**Work to complete**
Reproduce every entry in the listing without alteration.

Saved entries:
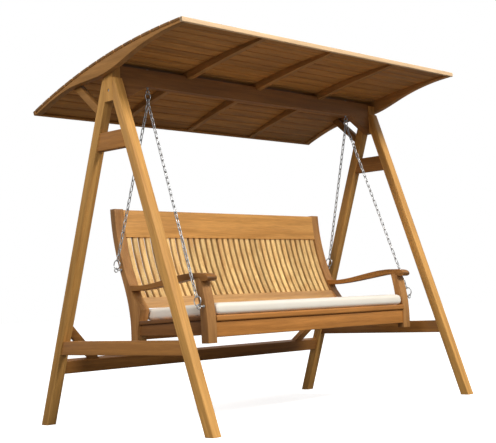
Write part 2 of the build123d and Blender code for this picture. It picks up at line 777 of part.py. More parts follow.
def eye_bolt(plane, depth, wire_r, loop_r, stand_off, nut=False):
    """An eye on a shank. The plane's z points from the timber's face out to the eye; the shank runs
    this deep into the timber, and a nut may sit on the far side."""
    eye = plane.from_local_coords((0, 0, stand_off))
    with BuildPart(mode=Mode.PRIVATE) as bolt:
        add(wire_ring(Plane(eye, x_dir=plane.x_dir, z_dir=plane.y_dir), loop_r, wire_r))
        with BuildSketch(plane.offset(stand_off - loop_r)):
            RegularPolygon(shank_r, shank_sides)
        extrude(amount=-(depth + (nut_t + 1 if nut else 0) + stand_off - loop_r))
        with BuildSketch(plane):
            RegularPolygon(shank_r + 3, shank_sides)
        extrude(amount=2.5)
        if nut:
            with BuildSketch(plane.offset(-depth)):
                RegularPolygon(nut_af / 2, 6, major_radius=False)
            extrude(amount=-nut_t)
    return bolt.part


apex_lap = 2 * link_wire_r / cos(atan2(link_tip, link_half_w))  # two tips that meet share this


def hang_chain(top, bottom):
    """A chain of interlocked links between two points that its end tips lie on."""
    span = (top - bottom).length
    up = (top - bottom).normalized()
    lap = apex_lap + link_gap
    count = 2 * round((span - lap) / link_pitch / 2)
    pitch = (span - lap) / count
    straight = (pitch + lap) / 2 - link_tip
    outline = [
        (link_half_w, 0),
        (link_half_w, straight),
        (0, straight + link_tip),
        (-link_half_w, straight),
        (-link_half_w, -straight),
        (0, -straight - link_tip),
        (link_half_w, -straight),
    ]
    link = wire_loop(Plane.XY, outline, link_wire_r)
    flat = (Vector(1, 0, 0) - up * up.X).normalized()
    faces = [up.cross(flat).normalized(), flat]
    places = []
    for i in range(count):
        middle = top - up * ((pitch + lap) / 2 + i * pitch)
        places.append(Plane(origin=middle, x_dir=faces[i % 2], z_dir=faces[i % 2].cross(up)))
    with BuildPart(mode=Mode.PRIVATE) as chain:
        with Locations(*places):
            add(link)
    return chain.part


ring_top_z = beam_eye_z - eye_loop_r + eye_wire_r + ring_wire_r + link_gap / 2
tip_rise = ring_wire_r + apex_lap / 2 + link_gap / 2  # ring's wire to the tip of a link on it

with BuildPart() as beam_eyes:
    for _, side in SIDES:
        down = Plane((side * hang_x, 0, beam_bottom), x_dir=(0, 1, 0), z_dir=(0, 0, -1))
        add(eye_bolt(down, beam_h, eye_wire_r, eye_loop_r, beam_bottom - beam_eye_z, nut=True))
keep(beam_eyes, "beam_eye_bolts")

with BuildPart() as hanging_rings:
    for _, side in SIDES:
        centre = (side * hang_x, 0, ring_top_z - hang_ring_r)
        add(wire_ring(Plane(centre, x_dir=(1, 0, 0), z_dir=(0, -1, 0)), hang_ring_r, ring_wire_r))
keep(hanging_rings, "hanging_rings")

post_eyes = []
post_rings = []
for side_name, side in SIDES:
    for chain_name, shift, y, z in (
        ("front", chain_split, front_eye_y, front_eye_z),
        ("rear", -chain_split, rear_eye_y, rear_eye_z),
    ):
        outward = Plane((side * post_out, y, z), x_dir=(0, 0, 1), z_dir=(side, 0, 0))
        post_eyes.append(eye_bolt(outward, screw_l, post_eye_wire_r, post_eye_loop_r, post_eye_out))

        top = Vector(side * (hang_x + shift), 0, ring_top_z - 2 * hang_ring_r)
        rest = post_eye_loop_r - post_eye_wire_r - ring_wire_r - link_gap / 2
        bottom = Vector(side * (post_out + post_eye_out), y, z + rest)
        up = (top - bottom).normalized()
        centre = bottom + up * post_ring_r
        level = Vector(0, up.Z, -up.Y).normalized()
        ring_plane = Plane(centre, x_dir=level, z_dir=level.cross(up))
        post_rings.append(wire_ring(ring_plane, post_ring_r, ring_wire_r))

        with BuildPart() as chain:
            add(hang_chain(top + up * tip_rise, centre + up * (post_ring_r - tip_rise)))
        keep(chain, f"{chain_name}_chain_{side_name}")

for part_name, pieces in (("post_eye_bolts", post_eyes), ("post_rings", post_rings)):
    with BuildPart() as group:
        add(pieces)
    keep(group, part_name)
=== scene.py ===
import bpy
from itertools import count
from math import atan2, cos, pi, radians, sin, sqrt
from mathutils import Matrix, Vector


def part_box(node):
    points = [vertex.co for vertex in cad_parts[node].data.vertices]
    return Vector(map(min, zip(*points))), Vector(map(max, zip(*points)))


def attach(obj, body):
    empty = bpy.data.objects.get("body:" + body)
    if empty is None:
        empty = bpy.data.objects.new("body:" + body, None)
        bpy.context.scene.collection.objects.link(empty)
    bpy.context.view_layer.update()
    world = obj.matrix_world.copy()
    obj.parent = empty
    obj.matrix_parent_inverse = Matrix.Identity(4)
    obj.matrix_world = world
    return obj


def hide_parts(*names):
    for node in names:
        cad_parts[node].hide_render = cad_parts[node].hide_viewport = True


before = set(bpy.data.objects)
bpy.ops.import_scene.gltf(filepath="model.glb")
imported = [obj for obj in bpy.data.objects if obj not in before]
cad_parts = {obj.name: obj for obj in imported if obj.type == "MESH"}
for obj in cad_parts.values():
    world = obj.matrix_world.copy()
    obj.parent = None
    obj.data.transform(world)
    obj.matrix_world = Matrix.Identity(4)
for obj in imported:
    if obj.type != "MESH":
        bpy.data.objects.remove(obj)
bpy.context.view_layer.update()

# ---- Camera ----
# It stands off the front left corner of the swing, just above seat height, with a long lens. It
# looks slightly up and is rolled a little clockwise.
camera_place = Vector((-4.2587, -3.9410, 0.5761))
azimuth, elevation, roll = radians(-46.548), radians(-3.940), radians(-2.511)
bpy.ops.object.select_all(action="DESELECT")
camera_data = bpy.data.cameras.new("camera")
camera_data.sensor_fit = "HORIZONTAL"
camera_data.sensor_width = 36
camera_data.lens = 80.53
camera = bpy.data.objects.new("camera", camera_data)
bpy.context.scene.collection.objects.link(camera)
bpy.context.scene.camera = camera
back = Vector((sin(azimuth) * cos(elevation), -cos(azimuth) * cos(elevation), sin(elevation)))
level = (-back).cross(Vector((0, 0, 1))).normalized()
upright = level.cross(-back)
right = level * cos(roll) + upright * sin(roll)
up = upright * cos(roll) - level * sin(roll)
camera.matrix_world = Matrix(
    (
        (right.x, up.x, back.x, camera_place.x),
        (right.y, up.y, back.y, camera_place.y),
        (right.z, up.z, back.z, camera_place.z),
        (0, 0, 0, 1),
    )
)

# ---- Floor, backdrop and light ----
# A plain white studio floor that keeps the shadow of the stand, a white room, and two soft lamps.
# Room and floor are white where they are seen, and send less light back to the swing: the room most
# from overhead, the floor little.
side_light, overhead_light = 0.08, 0.60
floor_glow, floor_bounce, floor_white = 0.72, 0.20, 0.93


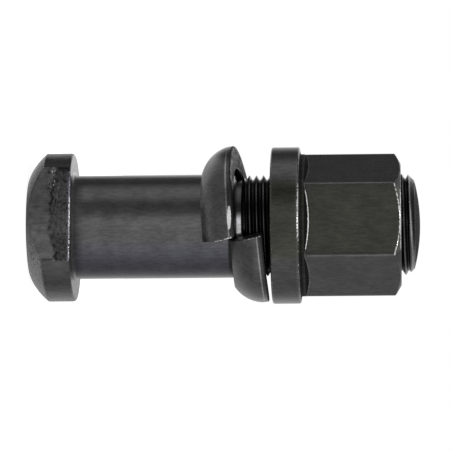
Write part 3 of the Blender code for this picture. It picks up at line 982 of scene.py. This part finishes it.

**Task solution**
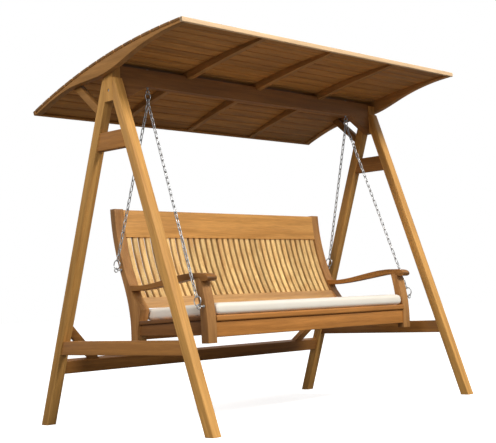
Write part 2 of the build123d and Blender code for this picture. It picks up at line 777 of part.py. More parts follow.
def eye_bolt(plane, depth, wire_r, loop_r, stand_off, nut=False):
    """An eye on a shank. The plane's z points from the timber's face out to the eye; the shank runs
    this deep into the timber, and a nut may sit on the far side."""
    eye = plane.from_local_coords((0, 0, stand_off))
    with BuildPart(mode=Mode.PRIVATE) as bolt:
        add(wire_ring(Plane(eye, x_dir=plane.x_dir, z_dir=plane.y_dir), loop_r, wire_r))
        with BuildSketch(plane.offset(stand_off - loop_r)):
            RegularPolygon(shank_r, shank_sides)
        extrude(amount=-(depth + (nut_t + 1 if nut else 0) + stand_off - loop_r))
        with BuildSketch(plane):
            RegularPolygon(shank_r + 3, shank_sides)
        extrude(amount=2.5)
        if nut:
            with BuildSketch(plane.offset(-depth)):
                RegularPolygon(nut_af / 2, 6, major_radius=False)
            extrude(amount=-nut_t)
    return bolt.part


apex_lap = 2 * link_wire_r / cos(atan2(link_tip, link_half_w))  # two tips that meet share this


def hang_chain(top, bottom):
    """A chain of interlocked links between two points that its end tips lie on."""
    span = (top - bottom).length
    up = (top - bottom).normalized()
    lap = apex_lap + link_gap
    count = 2 * round((span - lap) / link_pitch / 2)
    pitch = (span - lap) / count
    straight = (pitch + lap) / 2 - link_tip
    outline = [
        (link_half_w, 0),
        (link_half_w, straight),
        (0, straight + link_tip),
        (-link_half_w, straight),
        (-link_half_w, -straight),
        (0, -straight - link_tip),
        (link_half_w, -straight),
    ]
    link = wire_loop(Plane.XY, outline, link_wire_r)
    flat = (Vector(1, 0, 0) - up * up.X).normalized()
    faces = [up.cross(flat).normalized(), flat]
    places = []
    for i in range(count):
        middle = top - up * ((pitch + lap) / 2 + i * pitch)
        places.append(Plane(origin=middle, x_dir=faces[i % 2], z_dir=faces[i % 2].cross(up)))
    with BuildPart(mode=Mode.PRIVATE) as chain:
        with Locations(*places):
            add(link)
    return chain.part


ring_top_z = beam_eye_z - eye_loop_r + eye_wire_r + ring_wire_r + link_gap / 2
tip_rise = ring_wire_r + apex_lap / 2 + link_gap / 2  # ring's wire to the tip of a link on it

with BuildPart() as beam_eyes:
    for _, side in SIDES:
        down = Plane((side * hang_x, 0, beam_bottom), x_dir=(0, 1, 0), z_dir=(0, 0, -1))
        add(eye_bolt(down, beam_h, eye_wire_r, eye_loop_r, beam_bottom - beam_eye_z, nut=True))
keep(beam_eyes, "beam_eye_bolts")

with BuildPart() as hanging_rings:
    for _, side in SIDES:
        centre = (side * hang_x, 0, ring_top_z - hang_ring_r)
        add(wire_ring(Plane(centre, x_dir=(1, 0, 0), z_dir=(0, -1, 0)), hang_ring_r, ring_wire_r))
keep(hanging_rings, "hanging_rings")

post_eyes = []
post_rings = []
for side_name, side in SIDES:
    for chain_name, shift, y, z in (
        ("front", chain_split, front_eye_y, front_eye_z),
        ("rear", -chain_split, rear_eye_y, rear_eye_z),
    ):
        outward = Plane((side * post_out, y, z), x_dir=(0, 0, 1), z_dir=(side, 0, 0))
        post_eyes.append(eye_bolt(outward, screw_l, post_eye_wire_r, post_eye_loop_r, post_eye_out))

        top = Vector(side * (hang_x + shift), 0, ring_top_z - 2 * hang_ring_r)
        rest = post_eye_loop_r - post_eye_wire_r - ring_wire_r - link_gap / 2
        bottom = Vector(side * (post_out + post_eye_out), y, z + rest)
        up = (top - bottom).normalized()
        centre = bottom + up * post_ring_r
        level = Vector(0, up.Z, -up.Y).normalized()
        ring_plane = Plane(centre, x_dir=level, z_dir=level.cross(up))
        post_rings.append(wire_ring(ring_plane, post_ring_r, ring_wire_r))

        with BuildPart() as chain:
            add(hang_chain(top + up * tip_rise, centre + up * (post_ring_r - tip_rise)))
        keep(chain, f"{chain_name}_chain_{side_name}")

for part_name, pieces in (("post_eye_bolts", post_eyes), ("post_rings", post_rings)):
    with BuildPart() as group:
        add(pieces)
    keep(group, part_name)
=== scene.py ===
import bpy
from itertools import count
from math import atan2, cos, pi, radians, sin, sqrt
from mathutils import Matrix, Vector


def part_box(node):
    points = [vertex.co for vertex in cad_parts[node].data.vertices]
    return Vector(map(min, zip(*points))), Vector(map(max, zip(*points)))


def attach(obj, body):
    empty = bpy.data.objects.get("body:" + body)
    if empty is None:
        empty = bpy.data.objects.new("body:" + body, None)
        bpy.context.scene.collection.objects.link(empty)
    bpy.context.view_layer.update()
    world = obj.matrix_world.copy()
    obj.parent = empty
    obj.matrix_parent_inverse = Matrix.Identity(4)
    obj.matrix_world = world
    return obj


def hide_parts(*names):
    for node in names:
        cad_parts[node].hide_render = cad_parts[node].hide_viewport = True


before = set(bpy.data.objects)
bpy.ops.import_scene.gltf(filepath="model.glb")
imported = [obj for obj in bpy.data.objects if obj not in before]
cad_parts = {obj.name: obj for obj in imported if obj.type == "MESH"}
for obj in cad_parts.values():
    world = obj.matrix_world.copy()
    obj.parent = None
    obj.data.transform(world)
    obj.matrix_world = Matrix.Identity(4)
for obj in imported:
    if obj.type != "MESH":
        bpy.data.objects.remove(obj)
bpy.context.view_layer.update()

# ---- Camera ----
# It stands off the front left corner of the swing, just above seat height, with a long lens. It
# looks slightly up and is rolled a little clockwise.
camera_place = Vector((-4.2587, -3.9410, 0.5761))
azimuth, elevation, roll = radians(-46.548), radians(-3.940), radians(-2.511)
bpy.ops.object.select_all(action="DESELECT")
camera_data = bpy.data.cameras.new("camera")
camera_data.sensor_fit = "HORIZONTAL"
camera_data.sensor_width = 36
camera_data.lens = 80.53
camera = bpy.data.objects.new("camera", camera_data)
bpy.context.scene.collection.objects.link(camera)
bpy.context.scene.camera = camera
back = Vector((sin(azimuth) * cos(elevation), -cos(azimuth) * cos(elevation), sin(elevation)))
level = (-back).cross(Vector((0, 0, 1))).normalized()
upright = level.cross(-back)
right = level * cos(roll) + upright * sin(roll)
up = upright * cos(roll) - level * sin(roll)
camera.matrix_world = Matrix(
    (
        (right.x, up.x, back.x, camera_place.x),
        (right.y, up.y, back.y, camera_place.y),
        (right.z, up.z, back.z, camera_place.z),
        (0, 0, 0, 1),
    )
)

# ---- Floor, backdrop and light ----
# A plain white studio floor that keeps the shadow of the stand, a white room, and two soft lamps.
# Room and floor are white where they are seen, and send less light back to the swing: the room most
# from overhead, the floor little.
side_light, overhead_light = 0.08, 0.60
floor_glow, floor_bounce, floor_white = 0.72, 0.20, 0.93


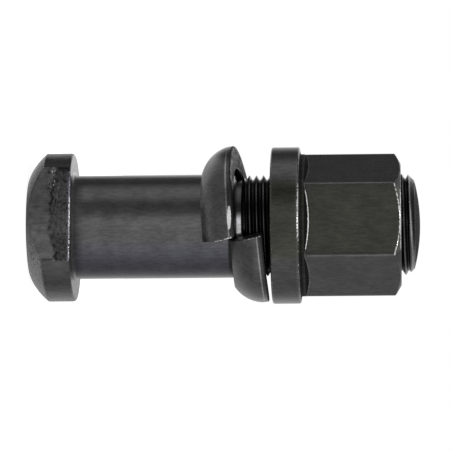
Write part 3 of the Blender code for this picture. It picks up at line 982 of scene.py. This part finishes it.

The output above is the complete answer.